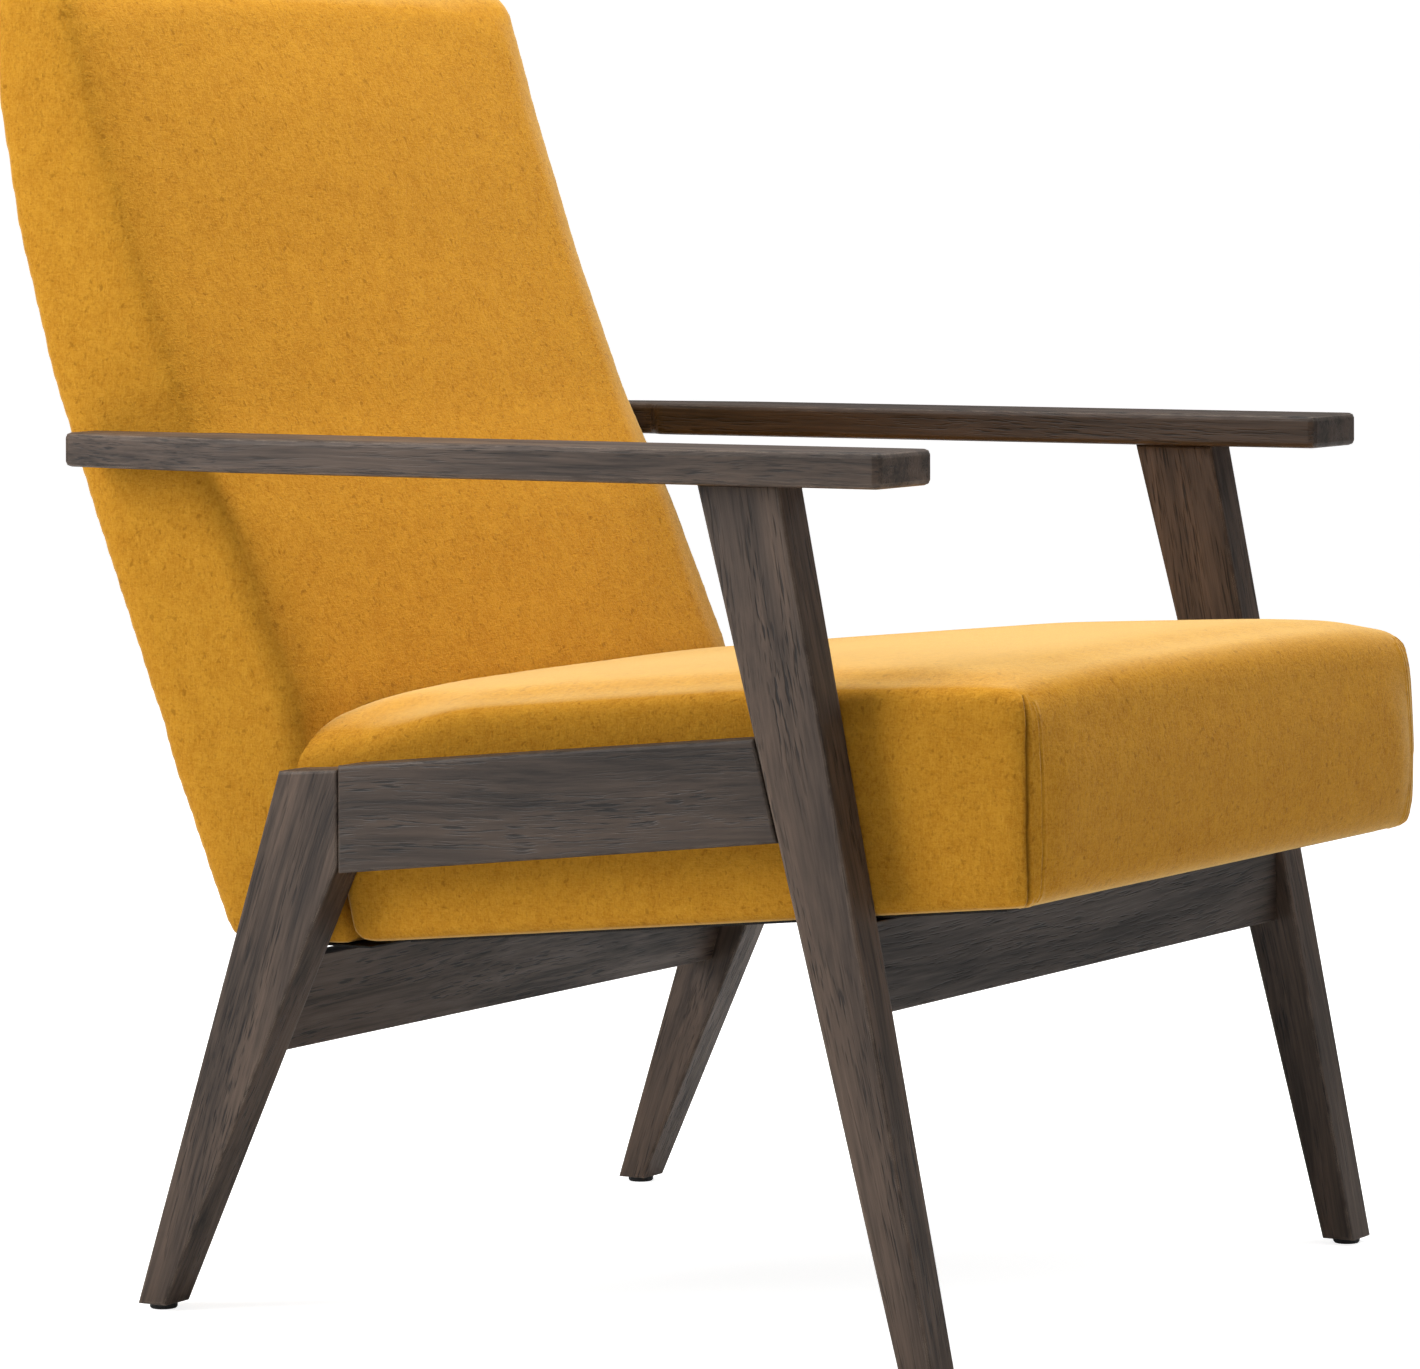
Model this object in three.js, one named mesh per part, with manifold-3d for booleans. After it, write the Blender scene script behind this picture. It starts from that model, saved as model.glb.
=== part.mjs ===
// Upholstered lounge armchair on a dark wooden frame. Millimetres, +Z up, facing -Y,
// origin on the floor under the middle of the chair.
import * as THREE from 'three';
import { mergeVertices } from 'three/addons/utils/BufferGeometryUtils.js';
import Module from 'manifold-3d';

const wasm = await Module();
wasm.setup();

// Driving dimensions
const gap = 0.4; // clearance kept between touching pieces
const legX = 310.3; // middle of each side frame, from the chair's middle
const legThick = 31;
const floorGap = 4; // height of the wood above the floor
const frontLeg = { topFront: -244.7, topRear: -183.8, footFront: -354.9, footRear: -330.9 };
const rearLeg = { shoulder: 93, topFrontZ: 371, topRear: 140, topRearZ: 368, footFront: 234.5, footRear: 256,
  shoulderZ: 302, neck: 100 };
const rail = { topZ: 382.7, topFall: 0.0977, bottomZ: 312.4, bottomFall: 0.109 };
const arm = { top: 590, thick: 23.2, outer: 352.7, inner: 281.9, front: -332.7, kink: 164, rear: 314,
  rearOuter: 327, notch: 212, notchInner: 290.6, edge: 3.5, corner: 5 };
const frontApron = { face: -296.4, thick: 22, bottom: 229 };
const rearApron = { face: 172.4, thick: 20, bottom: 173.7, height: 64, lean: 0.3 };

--

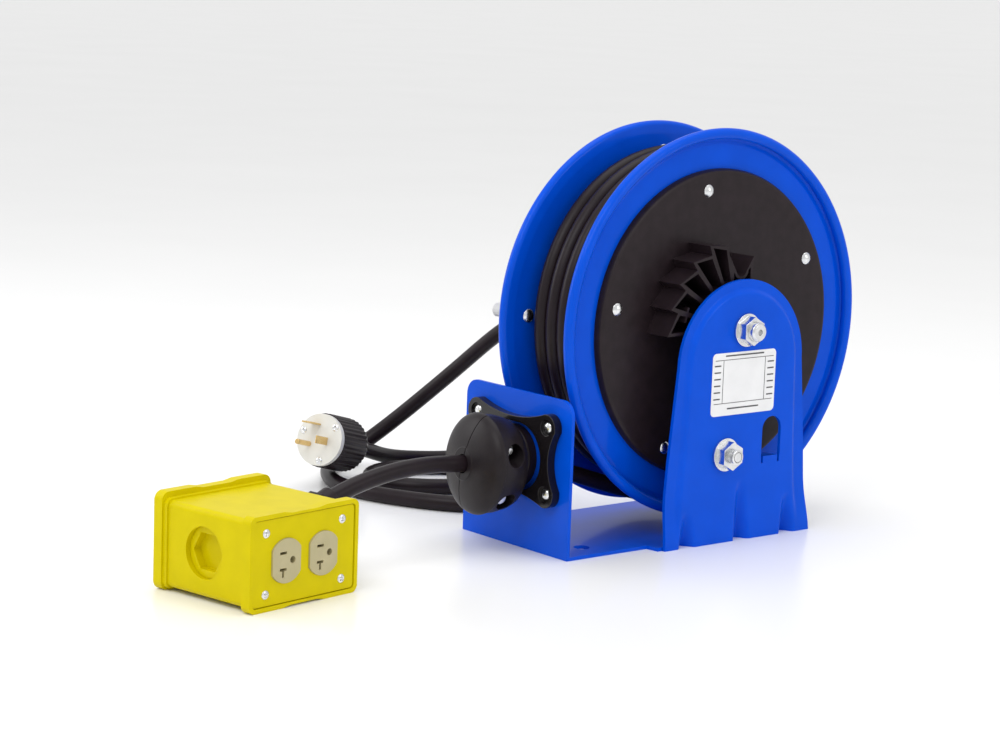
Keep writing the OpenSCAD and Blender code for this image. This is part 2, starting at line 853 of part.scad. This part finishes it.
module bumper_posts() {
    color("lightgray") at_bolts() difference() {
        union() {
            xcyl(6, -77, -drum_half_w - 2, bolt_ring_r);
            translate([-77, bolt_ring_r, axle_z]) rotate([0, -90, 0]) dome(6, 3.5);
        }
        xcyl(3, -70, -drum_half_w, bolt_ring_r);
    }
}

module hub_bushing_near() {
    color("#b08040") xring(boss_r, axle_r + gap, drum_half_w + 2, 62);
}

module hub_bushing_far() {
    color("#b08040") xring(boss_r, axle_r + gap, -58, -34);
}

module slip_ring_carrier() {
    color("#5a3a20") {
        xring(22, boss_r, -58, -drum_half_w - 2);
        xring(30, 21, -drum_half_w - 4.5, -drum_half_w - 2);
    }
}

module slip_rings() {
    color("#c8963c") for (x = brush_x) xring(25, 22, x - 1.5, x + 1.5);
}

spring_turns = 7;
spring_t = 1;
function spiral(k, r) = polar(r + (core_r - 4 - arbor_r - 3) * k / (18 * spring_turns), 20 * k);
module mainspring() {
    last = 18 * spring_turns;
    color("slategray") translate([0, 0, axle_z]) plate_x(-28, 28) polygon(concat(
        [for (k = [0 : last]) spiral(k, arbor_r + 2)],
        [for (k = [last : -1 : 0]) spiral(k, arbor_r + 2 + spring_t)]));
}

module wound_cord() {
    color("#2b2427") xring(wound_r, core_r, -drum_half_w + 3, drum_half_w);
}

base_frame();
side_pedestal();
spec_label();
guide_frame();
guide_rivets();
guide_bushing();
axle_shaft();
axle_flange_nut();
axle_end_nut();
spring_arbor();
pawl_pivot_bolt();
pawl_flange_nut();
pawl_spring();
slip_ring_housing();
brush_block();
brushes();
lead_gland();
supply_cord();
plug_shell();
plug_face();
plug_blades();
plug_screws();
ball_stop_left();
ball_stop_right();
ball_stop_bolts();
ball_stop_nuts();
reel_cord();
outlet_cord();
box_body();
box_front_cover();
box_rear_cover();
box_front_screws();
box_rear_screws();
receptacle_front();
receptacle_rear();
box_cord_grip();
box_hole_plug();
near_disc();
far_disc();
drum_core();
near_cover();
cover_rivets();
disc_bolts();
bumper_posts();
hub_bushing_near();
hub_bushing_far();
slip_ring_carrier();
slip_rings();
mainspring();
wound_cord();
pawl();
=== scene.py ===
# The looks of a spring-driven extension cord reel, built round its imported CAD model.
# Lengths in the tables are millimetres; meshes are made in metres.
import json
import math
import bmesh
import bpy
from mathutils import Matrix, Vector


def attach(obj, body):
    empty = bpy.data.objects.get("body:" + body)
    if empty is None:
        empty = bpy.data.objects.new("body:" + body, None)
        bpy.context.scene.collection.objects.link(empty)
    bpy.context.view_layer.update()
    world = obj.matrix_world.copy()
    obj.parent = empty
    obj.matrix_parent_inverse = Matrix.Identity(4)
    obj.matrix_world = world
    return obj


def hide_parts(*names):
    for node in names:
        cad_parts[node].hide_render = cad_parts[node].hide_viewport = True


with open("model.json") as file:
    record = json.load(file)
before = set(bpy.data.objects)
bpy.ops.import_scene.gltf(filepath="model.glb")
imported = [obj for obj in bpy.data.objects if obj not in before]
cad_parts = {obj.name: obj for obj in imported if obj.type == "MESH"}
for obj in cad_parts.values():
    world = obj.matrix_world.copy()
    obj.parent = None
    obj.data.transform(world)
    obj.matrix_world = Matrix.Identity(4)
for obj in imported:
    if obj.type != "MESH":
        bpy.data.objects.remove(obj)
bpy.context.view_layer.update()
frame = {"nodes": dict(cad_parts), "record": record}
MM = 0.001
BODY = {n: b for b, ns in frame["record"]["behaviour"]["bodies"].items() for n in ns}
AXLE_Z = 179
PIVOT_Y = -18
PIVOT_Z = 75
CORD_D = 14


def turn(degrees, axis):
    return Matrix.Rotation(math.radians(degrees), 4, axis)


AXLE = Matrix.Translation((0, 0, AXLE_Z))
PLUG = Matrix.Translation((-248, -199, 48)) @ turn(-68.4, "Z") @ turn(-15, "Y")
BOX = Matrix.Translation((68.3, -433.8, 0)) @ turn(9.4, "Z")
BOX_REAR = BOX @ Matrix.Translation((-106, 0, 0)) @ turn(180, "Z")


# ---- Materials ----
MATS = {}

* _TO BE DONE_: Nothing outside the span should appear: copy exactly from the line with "Model this object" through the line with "wasm.setup();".

* _EXERCISE ANSWER_:
Model this object in three.js, one named mesh per part, with manifold-3d for booleans. After it, write the Blender scene script behind this picture. It starts from that model, saved as model.glb.
=== part.mjs ===
// Upholstered lounge armchair on a dark wooden frame. Millimetres, +Z up, facing -Y,
// origin on the floor under the middle of the chair.
import * as THREE from 'three';
import { mergeVertices } from 'three/addons/utils/BufferGeometryUtils.js';
import Module from 'manifold-3d';

const wasm = await Module();
wasm.setup();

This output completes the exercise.